## WORK TO BE COMPLETED:
Pull out the lines from the line containing "for thing in" through the line containing "bpy.data.objects.remove(obj)", both lines included, and copy them exactly.
***
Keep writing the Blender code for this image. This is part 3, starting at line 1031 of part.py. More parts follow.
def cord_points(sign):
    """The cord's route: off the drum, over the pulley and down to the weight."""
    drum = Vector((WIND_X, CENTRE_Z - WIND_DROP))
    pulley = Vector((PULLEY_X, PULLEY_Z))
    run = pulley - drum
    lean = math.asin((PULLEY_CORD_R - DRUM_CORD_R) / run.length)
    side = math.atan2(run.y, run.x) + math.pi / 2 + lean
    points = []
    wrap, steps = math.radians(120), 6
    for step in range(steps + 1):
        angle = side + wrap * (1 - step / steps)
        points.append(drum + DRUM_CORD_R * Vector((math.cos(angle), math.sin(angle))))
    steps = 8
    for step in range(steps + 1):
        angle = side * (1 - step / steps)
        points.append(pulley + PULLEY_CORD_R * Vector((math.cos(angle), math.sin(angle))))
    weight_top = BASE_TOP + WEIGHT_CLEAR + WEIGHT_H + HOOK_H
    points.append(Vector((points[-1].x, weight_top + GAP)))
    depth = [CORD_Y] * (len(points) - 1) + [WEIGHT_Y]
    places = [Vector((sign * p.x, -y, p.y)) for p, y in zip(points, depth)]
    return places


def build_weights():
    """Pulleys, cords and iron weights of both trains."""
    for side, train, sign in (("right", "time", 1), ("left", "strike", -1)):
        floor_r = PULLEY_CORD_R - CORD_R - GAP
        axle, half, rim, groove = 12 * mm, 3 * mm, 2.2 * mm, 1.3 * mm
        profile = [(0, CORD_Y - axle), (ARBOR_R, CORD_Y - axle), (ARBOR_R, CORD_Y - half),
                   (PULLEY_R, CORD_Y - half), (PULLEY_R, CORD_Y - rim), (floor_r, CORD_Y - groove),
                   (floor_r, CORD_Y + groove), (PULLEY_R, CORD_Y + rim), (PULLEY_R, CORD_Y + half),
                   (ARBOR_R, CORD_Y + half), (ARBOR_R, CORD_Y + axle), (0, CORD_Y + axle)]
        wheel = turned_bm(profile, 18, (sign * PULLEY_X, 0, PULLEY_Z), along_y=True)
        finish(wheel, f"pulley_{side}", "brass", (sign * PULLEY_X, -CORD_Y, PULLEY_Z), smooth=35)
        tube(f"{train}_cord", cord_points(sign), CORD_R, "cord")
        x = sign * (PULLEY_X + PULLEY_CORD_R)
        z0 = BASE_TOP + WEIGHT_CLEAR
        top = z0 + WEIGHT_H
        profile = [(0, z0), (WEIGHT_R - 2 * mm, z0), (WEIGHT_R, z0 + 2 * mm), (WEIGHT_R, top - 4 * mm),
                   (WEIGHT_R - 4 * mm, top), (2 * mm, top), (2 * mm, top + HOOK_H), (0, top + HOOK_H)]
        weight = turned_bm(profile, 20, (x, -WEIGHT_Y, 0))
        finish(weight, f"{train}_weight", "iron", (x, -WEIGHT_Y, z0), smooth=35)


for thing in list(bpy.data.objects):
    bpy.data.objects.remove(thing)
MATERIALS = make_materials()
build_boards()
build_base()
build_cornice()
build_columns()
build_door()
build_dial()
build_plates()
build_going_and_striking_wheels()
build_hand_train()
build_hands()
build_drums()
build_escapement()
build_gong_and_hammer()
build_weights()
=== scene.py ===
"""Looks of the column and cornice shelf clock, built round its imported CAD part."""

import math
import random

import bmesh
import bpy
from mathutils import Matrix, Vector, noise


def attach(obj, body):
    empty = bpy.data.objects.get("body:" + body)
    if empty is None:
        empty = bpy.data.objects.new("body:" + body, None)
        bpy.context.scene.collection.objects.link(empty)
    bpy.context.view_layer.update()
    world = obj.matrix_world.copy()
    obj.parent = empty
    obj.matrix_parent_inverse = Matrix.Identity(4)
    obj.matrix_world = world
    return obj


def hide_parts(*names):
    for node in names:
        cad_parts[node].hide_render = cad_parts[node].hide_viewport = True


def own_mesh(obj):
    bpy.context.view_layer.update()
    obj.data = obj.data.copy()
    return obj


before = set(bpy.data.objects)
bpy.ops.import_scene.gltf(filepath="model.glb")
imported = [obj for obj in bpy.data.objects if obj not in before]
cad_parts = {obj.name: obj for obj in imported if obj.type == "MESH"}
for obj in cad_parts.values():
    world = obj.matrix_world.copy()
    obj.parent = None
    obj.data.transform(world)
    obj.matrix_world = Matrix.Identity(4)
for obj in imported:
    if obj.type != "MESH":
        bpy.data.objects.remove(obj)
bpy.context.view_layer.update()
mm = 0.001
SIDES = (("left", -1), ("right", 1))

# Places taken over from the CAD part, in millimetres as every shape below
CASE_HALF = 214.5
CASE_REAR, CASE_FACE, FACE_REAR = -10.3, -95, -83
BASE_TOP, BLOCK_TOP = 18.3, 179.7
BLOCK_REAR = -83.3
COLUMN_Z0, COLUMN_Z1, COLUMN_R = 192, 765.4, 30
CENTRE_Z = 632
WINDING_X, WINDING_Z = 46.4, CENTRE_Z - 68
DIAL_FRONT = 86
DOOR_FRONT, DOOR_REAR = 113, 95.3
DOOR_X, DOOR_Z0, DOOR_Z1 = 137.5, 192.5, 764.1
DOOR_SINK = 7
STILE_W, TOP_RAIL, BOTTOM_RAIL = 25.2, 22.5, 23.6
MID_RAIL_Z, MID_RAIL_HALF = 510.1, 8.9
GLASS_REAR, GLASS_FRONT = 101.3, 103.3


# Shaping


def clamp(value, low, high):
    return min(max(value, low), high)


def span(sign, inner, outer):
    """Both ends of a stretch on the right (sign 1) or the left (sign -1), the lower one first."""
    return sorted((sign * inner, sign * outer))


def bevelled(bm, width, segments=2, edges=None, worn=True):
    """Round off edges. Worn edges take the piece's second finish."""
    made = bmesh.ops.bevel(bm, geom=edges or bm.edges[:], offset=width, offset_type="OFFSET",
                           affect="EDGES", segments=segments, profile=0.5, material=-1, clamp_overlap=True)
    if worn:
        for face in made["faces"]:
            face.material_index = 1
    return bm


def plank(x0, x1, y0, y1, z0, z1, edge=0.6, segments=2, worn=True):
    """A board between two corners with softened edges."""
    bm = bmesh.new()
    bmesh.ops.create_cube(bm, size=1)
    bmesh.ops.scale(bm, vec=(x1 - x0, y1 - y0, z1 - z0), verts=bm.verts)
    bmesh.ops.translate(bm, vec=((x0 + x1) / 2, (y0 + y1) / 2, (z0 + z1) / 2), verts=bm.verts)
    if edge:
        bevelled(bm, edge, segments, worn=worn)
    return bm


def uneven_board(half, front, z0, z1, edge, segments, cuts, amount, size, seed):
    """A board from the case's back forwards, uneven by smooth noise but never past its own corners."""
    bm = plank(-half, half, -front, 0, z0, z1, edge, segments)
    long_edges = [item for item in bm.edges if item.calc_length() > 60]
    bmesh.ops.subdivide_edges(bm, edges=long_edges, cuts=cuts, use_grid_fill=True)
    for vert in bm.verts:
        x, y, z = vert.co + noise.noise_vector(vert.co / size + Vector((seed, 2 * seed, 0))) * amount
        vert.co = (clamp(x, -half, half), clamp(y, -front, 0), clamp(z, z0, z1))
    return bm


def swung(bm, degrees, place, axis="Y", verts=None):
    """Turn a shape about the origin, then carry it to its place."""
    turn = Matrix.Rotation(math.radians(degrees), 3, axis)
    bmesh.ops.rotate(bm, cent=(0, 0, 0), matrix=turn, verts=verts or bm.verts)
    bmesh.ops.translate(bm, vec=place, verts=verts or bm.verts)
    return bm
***
## RESPONSE:
for thing in list(bpy.data.objects):
    bpy.data.objects.remove(thing)
MATERIALS = make_materials()
build_boards()
build_base()
build_cornice()
build_columns()
build_door()
build_dial()
build_plates()
build_going_and_striking_wheels()
build_hand_train()
build_hands()
build_drums()
build_escapement()
build_gong_and_hammer()
build_weights()
=== scene.py ===
"""Looks of the column and cornice shelf clock, built round its imported CAD part."""

import math
import random

import bmesh
import bpy
from mathutils import Matrix, Vector, noise


def attach(obj, body):
    empty = bpy.data.objects.get("body:" + body)
    if empty is None:
        empty = bpy.data.objects.new("body:" + body, None)
        bpy.context.scene.collection.objects.link(empty)
    bpy.context.view_layer.update()
    world = obj.matrix_world.copy()
    obj.parent = empty
    obj.matrix_parent_inverse = Matrix.Identity(4)
    obj.matrix_world = world
    return obj


def hide_parts(*names):
    for node in names:
        cad_parts[node].hide_render = cad_parts[node].hide_viewport = True


def own_mesh(obj):
    bpy.context.view_layer.update()
    obj.data = obj.data.copy()
    return obj


before = set(bpy.data.objects)
bpy.ops.import_scene.gltf(filepath="model.glb")
imported = [obj for obj in bpy.data.objects if obj not in before]
cad_parts = {obj.name: obj for obj in imported if obj.type == "MESH"}
for obj in cad_parts.values():
    world = obj.matrix_world.copy()
    obj.parent = None
    obj.data.transform(world)
    obj.matrix_world = Matrix.Identity(4)
for obj in imported:
    if obj.type != "MESH":
        bpy.data.objects.remove(obj)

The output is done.